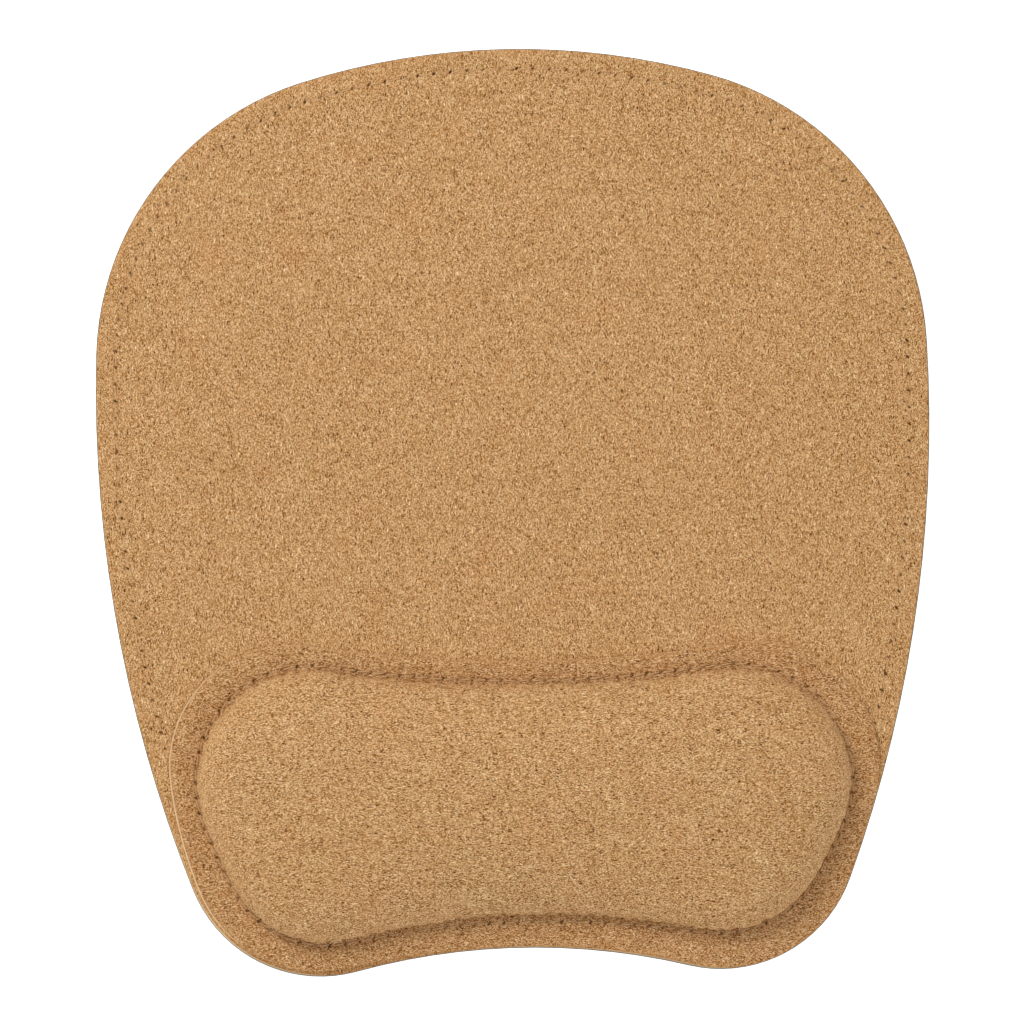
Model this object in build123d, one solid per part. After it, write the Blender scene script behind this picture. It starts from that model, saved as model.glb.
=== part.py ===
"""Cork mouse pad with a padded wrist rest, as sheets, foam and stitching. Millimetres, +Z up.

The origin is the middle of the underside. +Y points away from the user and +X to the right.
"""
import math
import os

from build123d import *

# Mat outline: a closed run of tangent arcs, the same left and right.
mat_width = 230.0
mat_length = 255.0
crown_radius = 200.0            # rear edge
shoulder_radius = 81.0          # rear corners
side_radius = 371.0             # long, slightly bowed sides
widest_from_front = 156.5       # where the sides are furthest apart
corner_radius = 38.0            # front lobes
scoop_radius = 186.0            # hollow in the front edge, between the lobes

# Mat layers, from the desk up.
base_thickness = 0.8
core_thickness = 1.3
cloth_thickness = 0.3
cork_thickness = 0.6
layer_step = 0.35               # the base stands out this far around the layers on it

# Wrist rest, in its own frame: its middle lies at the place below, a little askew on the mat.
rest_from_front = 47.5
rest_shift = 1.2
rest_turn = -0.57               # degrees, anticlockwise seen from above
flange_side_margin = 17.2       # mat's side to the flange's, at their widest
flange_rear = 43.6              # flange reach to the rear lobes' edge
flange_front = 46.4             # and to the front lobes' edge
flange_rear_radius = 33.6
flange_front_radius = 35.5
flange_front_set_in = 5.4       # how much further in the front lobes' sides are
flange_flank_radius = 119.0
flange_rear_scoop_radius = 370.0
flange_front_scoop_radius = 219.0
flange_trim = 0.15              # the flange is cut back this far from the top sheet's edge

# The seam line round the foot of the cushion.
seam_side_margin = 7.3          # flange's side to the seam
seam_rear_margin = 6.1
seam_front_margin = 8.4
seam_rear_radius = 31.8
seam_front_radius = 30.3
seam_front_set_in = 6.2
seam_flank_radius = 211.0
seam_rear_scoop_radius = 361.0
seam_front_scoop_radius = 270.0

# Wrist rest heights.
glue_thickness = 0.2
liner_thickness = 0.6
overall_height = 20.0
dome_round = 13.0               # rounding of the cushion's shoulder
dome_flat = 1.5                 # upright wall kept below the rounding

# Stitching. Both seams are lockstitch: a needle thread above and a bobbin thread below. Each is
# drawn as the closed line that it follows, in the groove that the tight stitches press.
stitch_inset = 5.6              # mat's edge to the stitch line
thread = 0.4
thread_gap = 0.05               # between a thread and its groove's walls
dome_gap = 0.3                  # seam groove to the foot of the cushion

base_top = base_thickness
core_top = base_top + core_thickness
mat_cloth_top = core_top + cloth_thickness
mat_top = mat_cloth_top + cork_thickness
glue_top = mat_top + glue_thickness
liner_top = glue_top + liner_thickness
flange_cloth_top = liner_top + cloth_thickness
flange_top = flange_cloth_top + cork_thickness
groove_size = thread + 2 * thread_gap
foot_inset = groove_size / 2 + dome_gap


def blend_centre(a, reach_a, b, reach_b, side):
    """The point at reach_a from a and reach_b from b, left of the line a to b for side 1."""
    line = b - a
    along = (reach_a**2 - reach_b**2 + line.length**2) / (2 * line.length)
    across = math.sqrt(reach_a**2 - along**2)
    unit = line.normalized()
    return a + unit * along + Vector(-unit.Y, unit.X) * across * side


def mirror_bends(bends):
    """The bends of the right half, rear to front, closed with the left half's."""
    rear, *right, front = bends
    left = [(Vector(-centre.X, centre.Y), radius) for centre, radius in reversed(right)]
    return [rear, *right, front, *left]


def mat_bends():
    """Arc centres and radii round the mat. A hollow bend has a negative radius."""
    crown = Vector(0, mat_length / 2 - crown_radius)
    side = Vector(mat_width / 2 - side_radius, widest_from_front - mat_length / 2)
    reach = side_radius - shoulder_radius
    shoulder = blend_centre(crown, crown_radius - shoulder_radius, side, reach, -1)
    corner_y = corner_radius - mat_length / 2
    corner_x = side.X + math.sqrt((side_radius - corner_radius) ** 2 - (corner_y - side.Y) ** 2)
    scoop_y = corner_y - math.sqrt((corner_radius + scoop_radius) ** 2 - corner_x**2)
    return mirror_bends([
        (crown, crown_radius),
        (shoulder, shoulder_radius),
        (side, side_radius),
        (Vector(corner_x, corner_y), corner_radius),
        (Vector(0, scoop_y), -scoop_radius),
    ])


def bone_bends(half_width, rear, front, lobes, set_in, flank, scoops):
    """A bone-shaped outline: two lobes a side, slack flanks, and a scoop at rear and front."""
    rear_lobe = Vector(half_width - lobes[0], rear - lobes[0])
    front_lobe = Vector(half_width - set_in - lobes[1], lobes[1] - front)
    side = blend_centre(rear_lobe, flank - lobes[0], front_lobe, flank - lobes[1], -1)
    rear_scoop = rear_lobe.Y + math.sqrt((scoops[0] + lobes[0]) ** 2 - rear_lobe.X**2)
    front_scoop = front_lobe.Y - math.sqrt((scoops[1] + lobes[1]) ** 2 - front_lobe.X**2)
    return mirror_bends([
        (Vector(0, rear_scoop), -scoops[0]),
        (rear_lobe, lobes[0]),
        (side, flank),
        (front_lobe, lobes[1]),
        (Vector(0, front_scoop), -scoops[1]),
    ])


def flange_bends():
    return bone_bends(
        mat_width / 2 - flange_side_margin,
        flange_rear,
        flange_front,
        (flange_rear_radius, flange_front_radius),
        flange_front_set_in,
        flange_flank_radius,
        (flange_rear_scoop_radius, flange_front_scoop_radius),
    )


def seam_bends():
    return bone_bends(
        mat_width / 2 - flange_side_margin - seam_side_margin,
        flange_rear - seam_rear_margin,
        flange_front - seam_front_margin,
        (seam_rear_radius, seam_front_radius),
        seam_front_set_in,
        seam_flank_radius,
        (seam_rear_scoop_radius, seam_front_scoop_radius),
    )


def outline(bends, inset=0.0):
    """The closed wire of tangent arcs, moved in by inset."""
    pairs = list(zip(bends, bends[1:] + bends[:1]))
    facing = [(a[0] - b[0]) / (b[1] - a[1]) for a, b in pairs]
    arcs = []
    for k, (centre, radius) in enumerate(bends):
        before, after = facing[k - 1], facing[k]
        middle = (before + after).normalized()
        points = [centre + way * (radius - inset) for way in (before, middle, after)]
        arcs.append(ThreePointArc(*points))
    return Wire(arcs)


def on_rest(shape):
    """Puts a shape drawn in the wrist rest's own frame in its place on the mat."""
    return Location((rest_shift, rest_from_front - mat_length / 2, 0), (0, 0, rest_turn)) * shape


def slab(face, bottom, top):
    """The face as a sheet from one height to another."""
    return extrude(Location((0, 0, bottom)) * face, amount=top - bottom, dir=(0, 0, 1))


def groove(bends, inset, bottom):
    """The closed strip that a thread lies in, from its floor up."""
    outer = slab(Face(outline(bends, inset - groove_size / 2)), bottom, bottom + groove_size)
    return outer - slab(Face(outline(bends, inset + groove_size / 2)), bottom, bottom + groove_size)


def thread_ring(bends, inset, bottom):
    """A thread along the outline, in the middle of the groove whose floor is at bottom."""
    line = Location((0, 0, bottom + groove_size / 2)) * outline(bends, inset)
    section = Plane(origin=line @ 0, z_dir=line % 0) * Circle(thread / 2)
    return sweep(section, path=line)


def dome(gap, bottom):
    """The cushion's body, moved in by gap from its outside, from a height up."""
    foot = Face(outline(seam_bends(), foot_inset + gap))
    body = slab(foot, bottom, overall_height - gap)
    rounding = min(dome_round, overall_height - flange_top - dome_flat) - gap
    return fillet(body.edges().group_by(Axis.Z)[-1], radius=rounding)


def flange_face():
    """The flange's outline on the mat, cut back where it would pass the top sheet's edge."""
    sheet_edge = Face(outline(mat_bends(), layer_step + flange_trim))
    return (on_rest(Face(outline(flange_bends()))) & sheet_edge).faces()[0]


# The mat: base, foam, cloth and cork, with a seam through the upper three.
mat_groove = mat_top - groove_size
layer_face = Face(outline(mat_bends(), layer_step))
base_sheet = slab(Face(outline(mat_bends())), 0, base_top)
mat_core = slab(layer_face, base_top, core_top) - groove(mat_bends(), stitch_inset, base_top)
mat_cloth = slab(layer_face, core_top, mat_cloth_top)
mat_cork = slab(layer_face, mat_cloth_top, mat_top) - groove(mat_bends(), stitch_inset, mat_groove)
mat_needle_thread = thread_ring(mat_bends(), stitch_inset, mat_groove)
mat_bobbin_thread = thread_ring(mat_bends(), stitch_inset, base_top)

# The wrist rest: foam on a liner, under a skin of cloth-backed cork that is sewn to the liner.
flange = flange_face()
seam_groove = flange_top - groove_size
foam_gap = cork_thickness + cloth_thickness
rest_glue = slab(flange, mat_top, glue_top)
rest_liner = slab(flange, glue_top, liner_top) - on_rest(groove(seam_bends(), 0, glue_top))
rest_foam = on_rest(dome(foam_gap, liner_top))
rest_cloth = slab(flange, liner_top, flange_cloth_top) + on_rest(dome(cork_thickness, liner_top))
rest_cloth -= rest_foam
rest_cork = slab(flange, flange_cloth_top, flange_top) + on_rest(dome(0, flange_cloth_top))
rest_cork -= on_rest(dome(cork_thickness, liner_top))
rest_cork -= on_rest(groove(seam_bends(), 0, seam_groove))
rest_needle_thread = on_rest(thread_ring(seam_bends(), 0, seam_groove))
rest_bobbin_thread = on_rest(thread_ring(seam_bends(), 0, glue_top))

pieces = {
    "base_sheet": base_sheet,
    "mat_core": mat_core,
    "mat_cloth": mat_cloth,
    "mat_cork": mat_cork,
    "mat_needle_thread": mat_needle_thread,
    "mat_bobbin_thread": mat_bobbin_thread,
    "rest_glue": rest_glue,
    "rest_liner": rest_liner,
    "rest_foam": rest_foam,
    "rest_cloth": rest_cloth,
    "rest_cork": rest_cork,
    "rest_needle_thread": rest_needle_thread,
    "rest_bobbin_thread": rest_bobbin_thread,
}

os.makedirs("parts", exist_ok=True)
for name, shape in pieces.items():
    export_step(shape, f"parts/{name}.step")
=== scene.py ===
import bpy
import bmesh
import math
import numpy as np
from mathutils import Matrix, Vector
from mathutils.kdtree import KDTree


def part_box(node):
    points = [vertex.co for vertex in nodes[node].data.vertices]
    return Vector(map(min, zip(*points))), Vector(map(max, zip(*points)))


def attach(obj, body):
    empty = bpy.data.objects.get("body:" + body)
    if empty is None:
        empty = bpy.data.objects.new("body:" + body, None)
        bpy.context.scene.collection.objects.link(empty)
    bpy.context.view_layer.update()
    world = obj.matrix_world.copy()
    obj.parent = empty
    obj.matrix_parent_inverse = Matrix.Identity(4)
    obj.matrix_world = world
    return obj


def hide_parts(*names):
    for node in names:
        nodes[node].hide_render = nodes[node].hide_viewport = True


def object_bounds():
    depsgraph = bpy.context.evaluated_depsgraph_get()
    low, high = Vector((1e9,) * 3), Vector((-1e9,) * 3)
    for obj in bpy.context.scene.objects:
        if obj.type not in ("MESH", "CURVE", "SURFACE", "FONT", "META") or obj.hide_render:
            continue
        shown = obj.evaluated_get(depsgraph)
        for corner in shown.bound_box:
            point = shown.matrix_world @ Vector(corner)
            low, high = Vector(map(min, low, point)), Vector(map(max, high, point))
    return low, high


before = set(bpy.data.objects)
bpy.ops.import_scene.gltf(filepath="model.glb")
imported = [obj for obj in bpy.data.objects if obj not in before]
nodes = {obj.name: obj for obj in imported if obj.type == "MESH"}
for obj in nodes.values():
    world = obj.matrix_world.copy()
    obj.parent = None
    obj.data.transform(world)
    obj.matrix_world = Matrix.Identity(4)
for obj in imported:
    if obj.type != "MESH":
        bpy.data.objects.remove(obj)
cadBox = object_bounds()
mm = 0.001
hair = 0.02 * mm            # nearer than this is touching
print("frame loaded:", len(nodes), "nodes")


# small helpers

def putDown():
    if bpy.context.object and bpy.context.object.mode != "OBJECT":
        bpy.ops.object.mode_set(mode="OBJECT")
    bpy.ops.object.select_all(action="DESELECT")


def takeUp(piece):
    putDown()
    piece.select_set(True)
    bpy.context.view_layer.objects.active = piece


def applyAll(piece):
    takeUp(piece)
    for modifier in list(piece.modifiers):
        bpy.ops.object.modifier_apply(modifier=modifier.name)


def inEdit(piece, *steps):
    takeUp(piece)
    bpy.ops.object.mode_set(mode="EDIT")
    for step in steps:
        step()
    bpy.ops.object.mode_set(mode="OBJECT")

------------

(What needs to be done) In the listing above, find the line containing "if obj.type not", then reproduce it and each line after it through the end, exactly and with nothing added.

(Task output)
        if obj.type not in ("MESH", "CURVE", "SURFACE", "FONT", "META") or obj.hide_render:
            continue
        shown = obj.evaluated_get(depsgraph)
        for corner in shown.bound_box:
            point = shown.matrix_world @ Vector(corner)
            low, high = Vector(map(min, low, point)), Vector(map(max, high, point))
    return low, high


before = set(bpy.data.objects)
bpy.ops.import_scene.gltf(filepath="model.glb")
imported = [obj for obj in bpy.data.objects if obj not in before]
nodes = {obj.name: obj for obj in imported if obj.type == "MESH"}
for obj in nodes.values():
    world = obj.matrix_world.copy()
    obj.parent = None
    obj.data.transform(world)
    obj.matrix_world = Matrix.Identity(4)
for obj in imported:
    if obj.type != "MESH":
        bpy.data.objects.remove(obj)
cadBox = object_bounds()
mm = 0.001
hair = 0.02 * mm            # nearer than this is touching
print("frame loaded:", len(nodes), "nodes")


# small helpers

def putDown():
    if bpy.context.object and bpy.context.object.mode != "OBJECT":
        bpy.ops.object.mode_set(mode="OBJECT")
    bpy.ops.object.select_all(action="DESELECT")


def takeUp(piece):
    putDown()
    piece.select_set(True)
    bpy.context.view_layer.objects.active = piece


def applyAll(piece):
    takeUp(piece)
    for modifier in list(piece.modifiers):
        bpy.ops.object.modifier_apply(modifier=modifier.name)


def inEdit(piece, *steps):
    takeUp(piece)
    bpy.ops.object.mode_set(mode="EDIT")
    for step in steps:
        step()
    bpy.ops.object.mode_set(mode="OBJECT")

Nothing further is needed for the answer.